The happiness starts to ebb, however, when Riley’s family has to move. The film doesn’t give us an explicit reason, but it seems to have to do with her father’s (Kyle MacLachlan) start-up business. Joy, who I often found rather irritating in the film in all honesty, starts to have trouble maintaining Riley’s happiness, and when Sadness begins touching memories, for some reason, Riley begins to get more and more sad. Through a series of events, Joy and Sadness find themselves thrust from Headquarters to various far reaches of Riley’s brain. They attempt to get back while the other three emotions try and fail to manage Riley in their absence.
The film is very clever, and the imagination of the writers really shows. In addition to emotions and the endless shelves of memories, we also see Personality Islands, floating landmasses devoted to core aspects of Riley’s personhood, such as her love of Hockey and her rigorous Honesty; her Subconscious, a cave of mostly horrors; a weird white room of Abstract Thought; a Train of Thought (I enjoyed the gag where the box of Facts and the box of Opinions get mixed up); and Imaginationland, where dreams get made.
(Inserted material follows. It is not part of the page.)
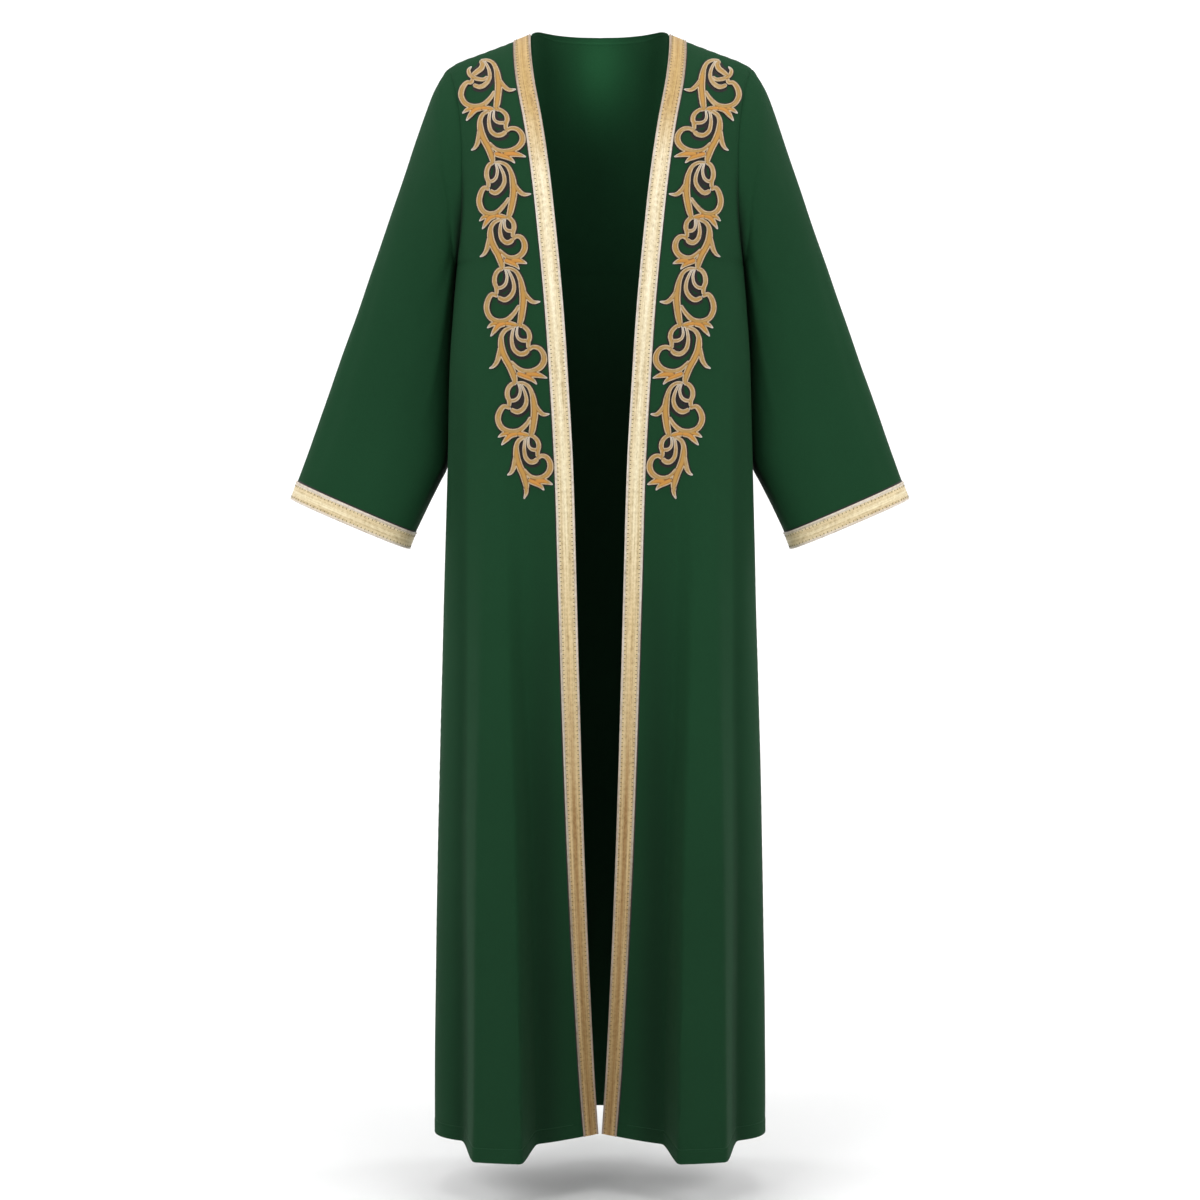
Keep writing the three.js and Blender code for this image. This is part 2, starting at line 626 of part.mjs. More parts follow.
function sleeveRing(cut) {
  const outer = new THREE.Vector3(cut.outerX, cut.middleY, cut.outerZ);
  const inner = new THREE.Vector3(cut.innerX, cut.middleY, cut.innerZ);
  return places.map((place, i) => {
    const oval = ovalPlace(i);
    const point = outer.clone().lerp(inner, mix(place.along, oval.along, cut.fit));
    point.y += cut.depth * mix(place.across, oval.across, cut.fit);
    return point;
  });
}

const armholeRing = armhole.map((point) => point.clone().add(new THREE.Vector3(-SEAM_GAP, 0, 0)));
const sleeveGrid = [armholeRing, ...SLEEVE.map(sleeveRing)];
const sleeveNormals = normalsOf(sleeveGrid, true, -1);
sleeveNormals[0].forEach((normal) => normal.setX(0).normalize());
const sleeve = wallBetween(sleeveGrid, moved(sleeveGrid, sleeveNormals, -WALL), true);

// The braid round the sleeve's end lies on its last two cuts.
const cuffBraid = wallBetween(
  moved(sleeveGrid, sleeveNormals, BRAID_GAP + BRAID_THICK).slice(-2),
  moved(sleeveGrid, sleeveNormals, BRAID_GAP).slice(-2),
  true,
);

const abaya = new THREE.Group();
function add(name, geometry, material) {
  const mesh = new THREE.Mesh(geometry, material);
  mesh.name = name;
  abaya.add(mesh);
}

add("back", back, CLOTH);
for (const [side, place] of [
  ["right", (geometry) => geometry],
  ["left", mirrorGeometry],
]) {
  add(`front_${side}`, place(front), CLOTH);
  add(`sleeve_${side}`, place(sleeve), CLOTH);
  add(`front_braid_${side}`, place(frontBraid), GOLD_BRAID);
  add(`cuff_braid_${side}`, place(cuffBraid), GOLD_BRAID);
  add(`embroidery_${side}`, place(scroll), GOLD_THREAD);
}

export default abaya;
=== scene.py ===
import bpy
import math
import numpy as np
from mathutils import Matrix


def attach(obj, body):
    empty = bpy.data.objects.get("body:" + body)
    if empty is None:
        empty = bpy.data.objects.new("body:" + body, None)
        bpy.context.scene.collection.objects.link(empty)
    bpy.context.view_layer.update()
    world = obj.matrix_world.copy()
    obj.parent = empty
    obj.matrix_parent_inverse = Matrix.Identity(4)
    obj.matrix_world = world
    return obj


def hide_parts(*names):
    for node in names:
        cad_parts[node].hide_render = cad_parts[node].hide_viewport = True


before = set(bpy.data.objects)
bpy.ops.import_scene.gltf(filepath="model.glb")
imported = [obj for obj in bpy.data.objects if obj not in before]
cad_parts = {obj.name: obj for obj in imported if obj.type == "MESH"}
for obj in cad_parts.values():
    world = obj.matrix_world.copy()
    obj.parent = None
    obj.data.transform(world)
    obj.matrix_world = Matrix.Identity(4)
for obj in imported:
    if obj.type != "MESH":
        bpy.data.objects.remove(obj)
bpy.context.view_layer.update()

# Curves and tables


def smooth(t):
    """0 below 0, 1 above 1, and t * t * (3 - 2t) between."""
    t = np.clip(t, 0, 1)
    return t * t * (3 - 2 * t)


def mix(a, b, share):
    """a where share is 0, b where it is 1, and in proportion between."""
    return a + (b - a) * share


def bump(distance, width):
    """A bell shape, exp(-(distance / width) squared)."""
    return np.exp(-((distance / width) ** 2))


def curve(at, value):
    """A smooth curve through values: cubics whose slope at each point is that of the line between
    its two neighbours."""
    at, value = np.asarray(at, float), np.asarray(value, float)
    low = np.maximum(np.arange(len(at)) - 1, 0)
    high = np.minimum(np.arange(len(at)) + 1, len(at) - 1)
    slope = (value[high] - value[low]) / (at[high] - at[low])

    def read(where):
        """The cubic between the two points on either side of a place, held at the ends."""
        where = np.clip(where, at[0], at[-1])
        i = np.clip(np.searchsorted(at, where, side="right") - 1, 0, len(at) - 2)
        span = at[i + 1] - at[i]
        t = (where - at[i]) / span
        bend = span * (t * (1 - t) ** 2 * slope[i] - t * t * (1 - t) * slope[i + 1])
        return mix(value[i], value[i + 1], t * t * (3 - 2 * t)) + bend

    return read


def table(names, rows):
    """One curve for each column of a table, by name. The rows rise by the first column."""
    columns = np.array(rows, float).T
    return {name: curve(columns[0], column) for name, column in zip(names.split(), columns)}


# The garment's form

hemZ = -1387
chestZ = -295
braidWidth = 23
neckOut = 87.6
edgeTurn = 80          # the front edge turns back over this much of the panel
edgeTurnPower = 1.2
chestSquare = 2.5
frontRound = 1.15
backRound = 0.85
sleeveSquare = 2.6

# The body cut across: half its width at the side seam, where that seam lies, how far the cloth
# stands out in front, behind and at the front edge, half the opening, and the corner power.
section = table("z halfWidth sideY front back edge open square", [
    (-1387, 209.6, -3, 82, 103, 32, 2.5, 3.1),
    (-1300, 209.4, -4, 86, 102, 42, 8.0, 3.1),
    (-1100, 207.1, -7, 93, 99, 62, 17.0, 3.0),
    (-900, 202.6, -11, 99, 96, 80, 23.5, 2.9),
    (-700, 196.4, -17, 106, 94, 96, 28.7, 2.8),
    (-545, 191.4, -22, 112, 92, 108, 33.0, 2.7),
    (-415, 188.4, -22, 119, 93, 117, 40.2, 2.6),
    (-350, 184.6, -15, 122, 95, 121, 44.7, 2.5),
    (-295, 181.0, -6, 124, 97, 123, 49.5, 2.5),
])
# Above the underarm the rows rise round the shoulder by an angle, 0 at the chest, 90 on the seam.
shoulderRows = [
    (0, 181.0, 181.0), (2.4, 181.4, 178.9), (6, 182.4, 176.4), (11, 184.2, 174.2),
    (18, 187.0, 172.6), (27, 191.2, 171.8), (37, 196.4, 172.8), (48, 202.0, 176.6),
    (59, 206.8, 182.0), (70, 211.0, 187.4), (80, 214.0, 191.2), (90, 216.0, 194.0),
]
shoulder = table("angle width armhole", shoulderRows)
neckline = table("out y z", [
    (0, 80, 12.0), (30, 76, 12.0), (55, 61, 11.5), (70, 44, 11.0),
    (78, 28, 9.5), (84, 12, 5.5), (87.6, 0, 0.5),
])
shoulderSeam = table("out z", [
    (87.6, 0.5), (120, -12.0), (156, -25.5), (177, -33.5), (194, -43.0),
])
neckOpening = table("z open", [
    (-295, 49.5), (-220, 57.3), (-169, 63.7), (-118, 71.5), (-68, 80.9), (-30, 85.8), (0.5, 87.6),
])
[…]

I’m not sure how accurate this set up is to what we know about neuroscience these days (emotions controlling cognition? Memories as perfectly recorded videos?) but I’m expecting accuracy in an animated feature about a little girl’s brain. If anything, I’m mostly curious as to the rules of how the emotions operate. They often take the helm with regards to when Riley speaks, or coming up with big ideas, but a lot of Riley’s behavior seems autonomous, with the emotions along for the ride and acting not as the catalysts to thoughts and behavior, but as reactions to them. I’m not sure the film’s universe works within the own rules it sets up for it, so that bugged me, but I doubt most viewers will care about that. It’s also kind of odd that the emotions themselves are capable of having different emotions. Joy can be afraid and Anger can be sad, for instance. You can say I’m over-thinking it, but this is a high concept film that the writers spent at least 4 years on, and I’m sure they thought of these things too and decided to either ignore them, or at the very least not include the explanation in the film for fear of slowing it down.
My issues with the rules of the universe aside, the film is often quite funny. The closing credit sequence going inside the minds of various minor characters is a hoot (loved the cat), and there is a steady parade of chuckles and cuteness as the film progresses. Some stuff falls flat (I was not as endeared by Riley’s imaginary friend Bing Bong as some other members of the audience I saw the film with…I heard a woman behind me audibly cry during one scene with him), but Sadness was a constant source of laughter for me, and the various other “employee” working in Riley’s brain were often smile-inducing. The film does pull at the heartstrings a bit, but not to the same effect that the “Toy Story” films did (Jesse’s song in “Toy Story 2” often gets to me when I catch it on TV). The film is about the inevitability of growing up, that you lose your innocence and that life will not always be happy, and that it can’t be. Well, in real life that is true, but in-universe I’m not so sure. Everything is set off because Sadness touches stuff, and theoretically if Joy always remained at the console couldn’t she just keep Riley happy? Unless there’s an underlying base emotion that the sentient Emotions simply override or keep at bay, which may be the case. Even with Sadness gone, Riley comes across as more sad than angry or fearful or disgusted when only those three are in the control room. I don’t know, it’s one of those issues the film may have with its in-universe rules.
As far as Pixar films go, I’d rank “Inside Out” somewhere in the middle. It’s much better than “The Incredibles” (the only Pixar film I’ve seen and actively disliked, though I haven’t seen either “Cars” film) but is not as good as any of the “Toy Story” films. It’s better than “A Bug’s Life”, but not as good as “Finding Nemo”. Really, “Inside Out” has its sheer cleverness going for it, but the odd in-universe rules and holes in them kept me from being as fully immersed in the film as I could have been. This likely won’t be a problem for you, and kids certainly won’t care, but it was an issue for me. I also had an issue with the inclusion of Disgust as a character at all, and Joy, who is our main protagonist, got on my nerves a bit. Still, it’s a good film full of imagination and often funny. B
P.S. : The film is preceded in theaters by the short “Lava” about a lonely volcano who wants to find love. It’s cute and the song is somewhat catchy.